Aim:
Start at the line that has "for piece in" and stop at the line that has "before = set(bpy.data.objects)". Print those lines and all lines between them exactly, and nothing more.

--------------------------------------------------

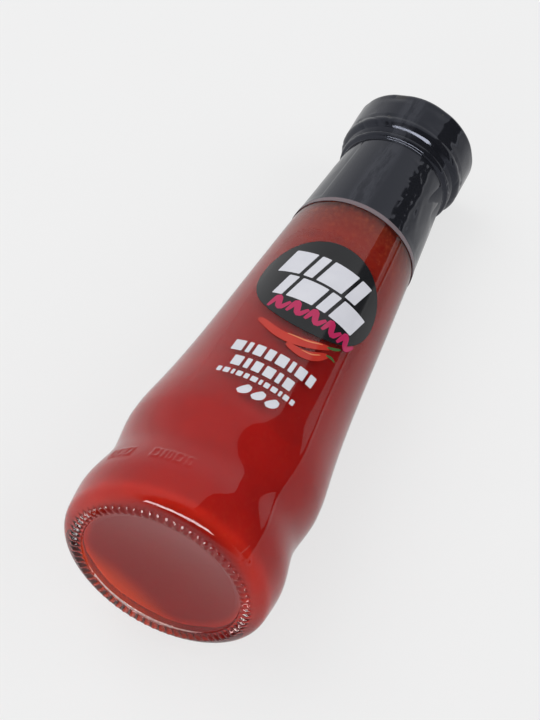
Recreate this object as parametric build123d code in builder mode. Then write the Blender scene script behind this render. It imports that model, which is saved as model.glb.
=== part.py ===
from build123d import *
from math import atan2, cos, degrees, radians, sin
import os

os.makedirs("parts", exist_ok=True)

# A small hot sauce bottle lying on its side with the label up.
# Heights run along the bottle from its bearing plane, radii from its centre line. All in millimetres.

# Glass outside
bearing_inner_radius = 21.6
bearing_outer_radius = 24.9
heel_corner_radius = 27.4
heel_corner_height = 2.2
heel_side_radius = 28.05
heel_side_height = 5.0
heel_radius = 28.4
heel_height = 10.5
waist_radius = 26.15
waist_height = 24.5
shoulder_radius = 27.2
shoulder_height = 36.0
taper_top_radius = 26.0
taper_top_height = 46.0
body_mid_radius = 21.15
body_mid_height = 89.0
neck_base_radius = 18.5
neck_base_height = 118.0
neck_radius = 15.3
neck_height = 150.5

# Glass at the mouth, under the cap
bead_radius = 16.5
bead_bottom = 151.8
bead_top = 154.8
finish_radius = 15.7
finish_top = 167.0
bore_radius = 12.9

# Glass thickness and the hollow underside
body_wall = 2.8
heel_wall = 3.2
floor_thickness = 4.2
punt_step_radius = 20.3
punt_step_rise = 1.3
punt_rise = 3.4
inner_floor_radius = 19.5

# Ribs around the bearing ring
rib_count = 70
rib_length = 2.9
rib_radius = 0.55
rib_height = 0.4

# Cap
cap_radius = 17.8
cap_bottom = 157.0
cap_wall = 0.9
cap_top_thickness = 1.3
cap_edge_radius = 1.6

# Shrink sleeve over the cap and the neck
film = 0.25
film_gap = 0.02
sleeve_hem_height = 119.5
sleeve_mouth_radius = 13.2

# Label, a rounded rectangle of thin film seen straight on
label_film = 0.15
label_width = 32.0
label_bottom = 35.8
label_top = 107.5
label_corner = 5.0
label_turn = 13.5

# How the bottle lies: on its shoulder and on the far edge of the cap, each worn to a small flat
flat_depth = 0.15

cap_top = finish_top + cap_top_thickness
sleeve_radius = cap_radius + film_gap + film
tilt = degrees(atan2(shoulder_radius - sleeve_radius, cap_top - cap_edge_radius - shoulder_height))
tilt_sin = sin(radians(tilt))
tilt_cos = cos(radians(tilt))

# The bottle's low end and high end along the floor, which put the origin under its middle
low_end = -rib_height * tilt_cos - (bearing_outer_radius - 0.15) * tilt_sin
high_end = (cap_top + film_gap + film) * tilt_cos + (sleeve_radius - cap_edge_radius) * tilt_sin
foot_y = -(low_end + high_end) / 2
foot_z = shoulder_height * tilt_sin + shoulder_radius * tilt_cos - flat_depth

foot = Vector(0, foot_y, foot_z)
along = Vector(0, tilt_cos, -tilt_sin)
profile_plane = Plane(origin=foot, x_dir=(1, 0, 0), z_dir=(0, tilt_sin, tilt_cos))
base_plane = Plane(origin=foot, x_dir=(1, 0, 0), z_dir=-along)
centre_line = Axis(foot, along)


def upper_body(gap):
    """The side of the glass from its waist to the foot of the neck, stood off by gap."""
    Spline(
        (waist_radius + gap, waist_height),
        (shoulder_radius + gap, shoulder_height),
        tangents=[(0, 1), (0, 1)],
        tangent_scalars=[1.2, 1.2],
    )
    Spline(
        (shoulder_radius + gap, shoulder_height),
        (taper_top_radius + gap, taper_top_height),
        (body_mid_radius + gap, body_mid_height),
        (neck_base_radius + gap, neck_base_height),
        tangents=[(0, 1), (neck_radius - neck_base_radius, neck_height - neck_base_height)],
    )


def outer_body(gap):
    """The outside of the glass from the heel's widest ring to the foot of the neck, stood off by gap."""
    Spline(
        (heel_radius + gap, heel_height),
        (waist_radius + gap, waist_height),
        tangents=[(0, 1), (0, 1)],
        tangent_scalars=[1.35, 1.2],
    )
    upper_body(gap)


def cavity():
    """The inside of the glass from the middle of its floor up to the mouth."""
    floor_height = punt_rise + floor_thickness
    side_radius = heel_radius - heel_wall
    corner_height = heel_height + 2.5
    floor_edge = (inner_floor_radius, floor_height - 1.2)
    neck_foot = (neck_base_radius - body_wall, neck_base_height)
    TangentArc((0, floor_height), floor_edge, tangent=(1, 0))
    Spline(floor_edge, (side_radius, corner_height), tangents=[(1, 0.05), (0, 1)])
    Spline(
        (side_radius, corner_height),
        (waist_radius - body_wall, waist_height),
        tangents=[(0, 1), (0, 1)],
    )
    upper_body(-body_wall)
    Line(neck_foot, (bore_radius, neck_height))
    Line((bore_radius, neck_height), (bore_radius, finish_top))


def sauce_room():
    """The whole room inside the glass, closed along the centre line."""
    cavity()
    Polyline((bore_radius, finish_top), (0, finish_top), (0, punt_rise + floor_thickness))


# The glass: a hollow underside, a waist, a shoulder, a long taper and a mouth
with BuildPart() as glass_bottle:
    with BuildSketch(profile_plane):
        with BuildLine():
            Polyline(
                (0, punt_rise),
                (0, finish_top),
                (finish_radius, finish_top),
                (finish_radius, bead_top + 0.5),
                (bead_radius, bead_top),
                (bead_radius, bead_bottom),
                (neck_radius, neck_height),
                (neck_base_radius, neck_base_height),
            )
            outer_body(0)
            Spline(
                (heel_radius, heel_height),
                (heel_side_radius, heel_side_height),
                (heel_corner_radius, heel_corner_height),
                (bearing_outer_radius, 0),
                tangents=[(0, -1), (-1, -0.25)],
            )
            Line((bearing_outer_radius, 0), (bearing_inner_radius, 0))
            ThreePointArc(
                (bearing_inner_radius, 0),
                (bearing_inner_radius - 0.5, punt_step_rise * 0.62),
                (punt_step_radius, punt_step_rise),
            )
            TangentArc((0, punt_rise), (punt_step_radius, punt_step_rise), tangent=(1, 0))
        make_face()
    revolve(axis=centre_line)
    # Ribs that the bottle stands on when it is upright
    with Locations(base_plane.offset(rib_height - rib_radius)):
        with PolarLocations((bearing_inner_radius + bearing_outer_radius) / 2, rib_count):
            Cylinder(rib_radius, rib_length, rotation=(0, 90, 0))
    with BuildSketch(profile_plane):
        with BuildLine():
            sauce_room()
        make_face()
    revolve(axis=centre_line, mode=Mode.SUBTRACT)
    split(bisect_by=Plane.XY, keep=Keep.TOP)

# The sauce fills the glass up to the cap
with BuildPart() as hot_sauce:
    with BuildSketch(profile_plane):
        with BuildLine():
            sauce_room()
        make_face()
    revolve(axis=centre_line)

# The cap: a flat top on the mouth, a rounded edge and a plain skirt
with BuildPart() as cap:
    with BuildSketch(profile_plane):
        with BuildLine():
            Polyline(
                (0, finish_top),
                (cap_radius - cap_wall, finish_top),
                (cap_radius - cap_wall, cap_bottom),
                (cap_radius, cap_bottom),
                (cap_radius, cap_top - cap_edge_radius),
            )
            RadiusArc(
                (cap_radius, cap_top - cap_edge_radius),
                (cap_radius - cap_edge_radius, cap_top),
                -cap_edge_radius,
            )
            Polyline((cap_radius - cap_edge_radius, cap_top), (0, cap_top), (0, finish_top))
        make_face()
    revolve(axis=centre_line)


def sleeve_face(gap):
    """One face of the sleeve, from its hem on the neck to its open end on top of the cap."""
    hem_share = (sleeve_hem_height - neck_base_height) / (neck_height - neck_base_height)
    hem_radius = neck_base_radius + (neck_radius - neck_base_radius) * hem_share
    Polyline(
        (hem_radius + gap, sleeve_hem_height),
        (neck_radius + gap, neck_height),
        (bead_radius + gap, bead_bottom),
        (bead_radius + gap, bead_top),
        (cap_radius + gap, cap_bottom),
        (cap_radius + gap, cap_top - cap_edge_radius),
    )
    RadiusArc(
        (cap_radius + gap, cap_top - cap_edge_radius),
        (cap_radius - cap_edge_radius, cap_top + gap),
        -cap_edge_radius - gap,
    )
    Line((cap_radius - cap_edge_radius, cap_top + gap), (sleeve_mouth_radius, cap_top + gap))
    return hem_radius


# The shrink sleeve: one film that grips the neck and the bead and folds over the cap's edge
with BuildPart() as shrink_sleeve:
    with BuildSketch(profile_plane):
        with BuildLine():
            hem = sleeve_face(film_gap)
            sleeve_face(film_gap + film)
            Line((hem + film_gap, sleeve_hem_height), (hem + film_gap + film, sleeve_hem_height))
            Line(
                (sleeve_mouth_radius, cap_top + film_gap),
                (sleeve_mouth_radius, cap_top + film_gap + film),
            )
        make_face()
    revolve(axis=centre_line)
    split(bisect_by=Plane.XY, keep=Keep.TOP)

# The label: a rounded rectangle of film wrapped on the front of the taper
label_middle = (label_bottom + label_top) / 2
label_out = Vector(
    sin(radians(label_turn)),
    cos(radians(label_turn)) * tilt_sin,
    cos(radians(label_turn)) * tilt_cos,
)
label_plane = Plane(origin=foot + along * label_middle, x_dir=along, z_dir=label_out)

with BuildPart() as front_label:
    with BuildSketch(profile_plane):
        with BuildLine():
            outer_body(film_gap)
            outer_body(film_gap + label_film)
            Line((heel_radius + film_gap, heel_height), (heel_radius + film_gap + label_film, heel_height))
            Line(
                (neck_base_radius + film_gap, neck_base_height),
                (neck_base_radius + film_gap + label_film, neck_base_height),
            )
        make_face()
    revolve(axis=centre_line)
    with BuildSketch(label_plane):
        RectangleRounded(label_top - label_bottom, label_width, label_corner)
    extrude(amount=heel_radius * 2, mode=Mode.INTERSECT)

glass_bottle.part.label = "glass_bottle"
hot_sauce.part.label = "hot_sauce"
cap.part.label = "cap"
shrink_sleeve.part.label = "shrink_sleeve"
front_label.part.label = "front_label"

for piece in (glass_bottle, hot_sauce, cap, shrink_sleeve, front_label):
    export_step(piece.part, "parts/" + piece.part.label + ".step")
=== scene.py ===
import math
import random

import bmesh
import bpy
import numpy as np
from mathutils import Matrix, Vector
from mathutils.geometry import delaunay_2d_cdt


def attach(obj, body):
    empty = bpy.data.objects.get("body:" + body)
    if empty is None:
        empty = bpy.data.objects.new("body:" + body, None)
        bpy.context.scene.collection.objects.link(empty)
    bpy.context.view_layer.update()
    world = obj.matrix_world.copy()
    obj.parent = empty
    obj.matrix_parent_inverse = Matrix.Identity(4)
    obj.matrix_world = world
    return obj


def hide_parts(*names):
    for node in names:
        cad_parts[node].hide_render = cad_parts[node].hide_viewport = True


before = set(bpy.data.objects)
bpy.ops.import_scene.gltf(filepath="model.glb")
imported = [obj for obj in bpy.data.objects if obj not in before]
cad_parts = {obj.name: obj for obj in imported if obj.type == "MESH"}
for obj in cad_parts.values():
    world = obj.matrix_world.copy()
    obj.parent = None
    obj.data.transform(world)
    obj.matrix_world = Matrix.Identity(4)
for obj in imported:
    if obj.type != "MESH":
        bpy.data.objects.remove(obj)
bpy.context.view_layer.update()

random.seed(18)

# ---------------------------------------------------------------- sizes of the bottle, in millimetres
# Heights run along the bottle from the ring it stands on. Angles run round it from straight up,
# towards +X.
MM = 0.001
FOOT = np.array((0, -83.592, 29.493))
TILT = math.radians(3.996)
ALONG = np.array((0, math.cos(TILT), -math.sin(TILT)))
UP = np.array((0, math.sin(TILT), math.cos(TILT)))
SIDE = np.array((1.0, 0, 0))
SHRINK = 0.03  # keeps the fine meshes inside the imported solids, whose facets cut their corners

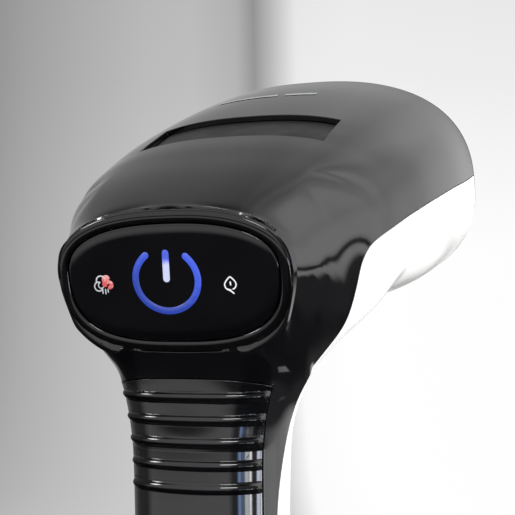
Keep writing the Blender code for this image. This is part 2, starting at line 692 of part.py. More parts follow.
def make_tank():
    outside = [handle_ring(53, off, z) for z, off in TANK_OUTSIDE]
    inside = [handle_ring(53, off - 2.0, max(z, 4.6)) for z, off in reversed(TANK_OUTSIDE[1:])]
    tank = loft("water_tank", outside + inside, SMOKE)
    cap_window = window("cap_window", (-CAP_HALF - GAP, 30, CAP_LOW - GAP), (CAP_HALF + GAP, 80, CAP_HIGH + GAP))
    boolean(tank, cap_window, "DIFFERENCE")

    cap = loft("fill_cap", [handle_ring(53, off, z) for z, off in TANK_OUTSIDE], RUBBER, "open")
    hollow(cap, 2.6)
    boolean(cap, window("cap_block", (-CAP_HALF, 30, CAP_LOW), (CAP_HALF, 80, CAP_HIGH)), "INTERSECT")
    origin_to(cap, (0, 49.2, CAP_LOW))

    lid = loft("tank_lid", [handle_ring(53, -2.7, 50.0), handle_ring(53, -2.7, 52.6)], GREY, "cap", False)
    at = upright(0, PUMP_Y)
    hole = turned("valve_hole", [(6.1, 40), (6.1, 60)], None, at, 20, "cap", cutters)
    boolean(lid, cutter_of(hole), "DIFFERENCE")
    turned("tank_valve", [(4.6, 46.0), (5.8, 47.0), (5.8, 56.2), (4.8, 57.2)], WHITE_GLOSS, at, 18)
    turned("pickup_tube", [(2.2, 13.9), (2.2, 45.7)], CLEAR, at, 12)
    turned("pickup_filter", [(6.0, 5.2), (7.0, 6.2), (7.0, 12.6), (6.0, 13.6)], GREY, at, 16)
    foot = [handle_ring(53, -9.0, 0.0), handle_ring(53, -7.8, 0.6), handle_ring(53, -7.8, 1.5)]
    loft("foot_pad", foot, RUBBER)


make_shells()
make_collar()
make_panel()
make_steam_plate()
make_boiler()
make_release_bar()
make_trigger()
make_handle_parts()
make_boot_parts()
make_tank()
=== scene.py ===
from math import acos, asin, atan2, cos, pi, radians, sin, tau

import bmesh
import bpy
from mathutils import Matrix, Vector


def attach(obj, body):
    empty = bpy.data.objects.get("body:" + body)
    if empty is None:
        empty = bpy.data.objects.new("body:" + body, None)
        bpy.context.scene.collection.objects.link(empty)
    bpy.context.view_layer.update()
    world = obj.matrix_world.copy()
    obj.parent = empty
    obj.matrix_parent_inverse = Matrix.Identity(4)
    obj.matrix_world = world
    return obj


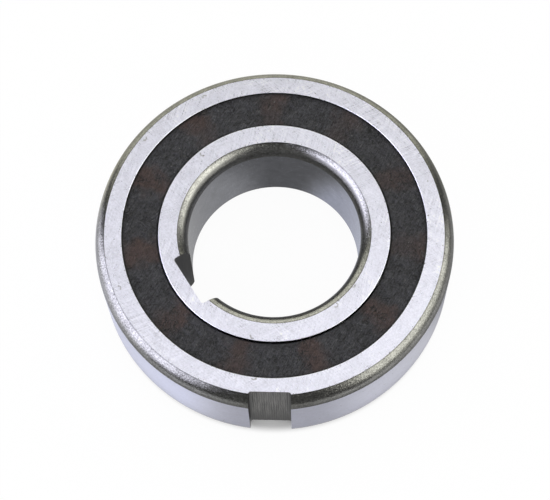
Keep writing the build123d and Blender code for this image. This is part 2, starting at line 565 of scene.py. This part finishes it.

--------------------------------------------------

Output for this exercise:
for piece in (glass_bottle, hot_sauce, cap, shrink_sleeve, front_label):
    export_step(piece.part, "parts/" + piece.part.label + ".step")
=== scene.py ===
import math
import random

import bmesh
import bpy
import numpy as np
from mathutils import Matrix, Vector
from mathutils.geometry import delaunay_2d_cdt


def attach(obj, body):
    empty = bpy.data.objects.get("body:" + body)
    if empty is None:
        empty = bpy.data.objects.new("body:" + body, None)
        bpy.context.scene.collection.objects.link(empty)
    bpy.context.view_layer.update()
    world = obj.matrix_world.copy()
    obj.parent = empty
    obj.matrix_parent_inverse = Matrix.Identity(4)
    obj.matrix_world = world
    return obj


def hide_parts(*names):
    for node in names:
        cad_parts[node].hide_render = cad_parts[node].hide_viewport = True


before = set(bpy.data.objects)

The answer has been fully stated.